Notice what this isn’t: apologetic, defensive, or negotiable. It’s a confident statement of value alignment.
Phase 4: The Implementation Bridge (Week 9-12)
For significant adjustments, consider bridging strategies. A 30-basis-point increase might be implemented as 15 points now and 15 points in six months. Or pair the adjustment with a visible service enhancement.
The goal isn’t to soften the increase. It’s to demonstrate ongoing value evolution that justifies ongoing fee alignment.
The ROI on Fee Optimization
Let’s quantify this for a practice with $120M AUM generating $400K annually.
A 15% fee optimization produces $60,000 in additional annual revenue. A 23% optimization produces $92,000. No new clients. No additional assets. Pure fee alignment.
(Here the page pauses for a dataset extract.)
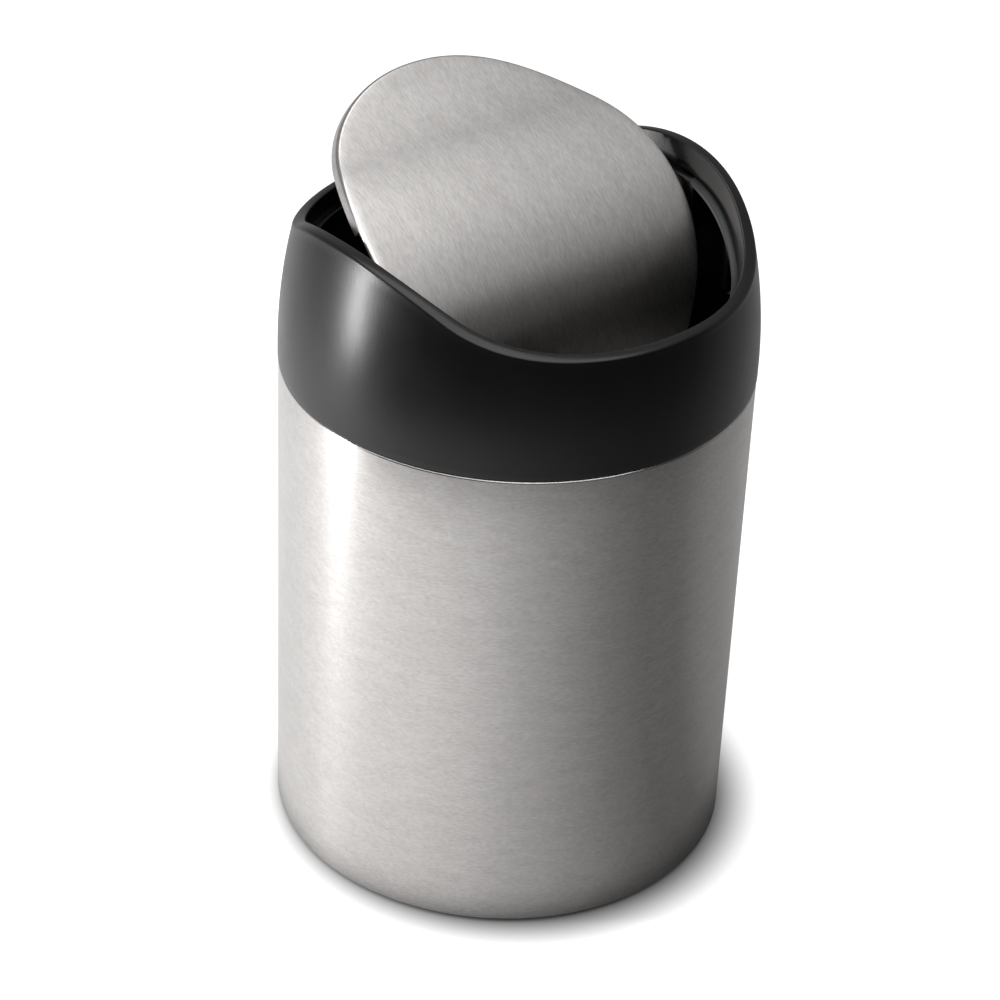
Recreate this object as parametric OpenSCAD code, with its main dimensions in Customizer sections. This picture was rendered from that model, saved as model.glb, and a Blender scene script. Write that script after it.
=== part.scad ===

The implementation cost? Perhaps 20-30 hours over 90 days for the audit, documentation, and conversations. That’s $2,000-$3,000 per hour invested, 4-6x better ROI than new client acquisition.
The January Window
There’s a reason elite advisors execute fee optimization in Q1. January provides natural cover, new year, updated agreements, fresh start. Clients expect administrative updates. Fee conversations feel routine rather than reactive.
By Q2, the window closes. Fee adjustments in April feel arbitrary. In June, they feel desperate. In Q4, they feel like you’re scrambling before year-end.
The clients who need fee alignment already exist in your practice. The methodology is proven. The ROI is exceptional. The only variable is whether you’ll capture the January window or donate another year of revenue to the gap.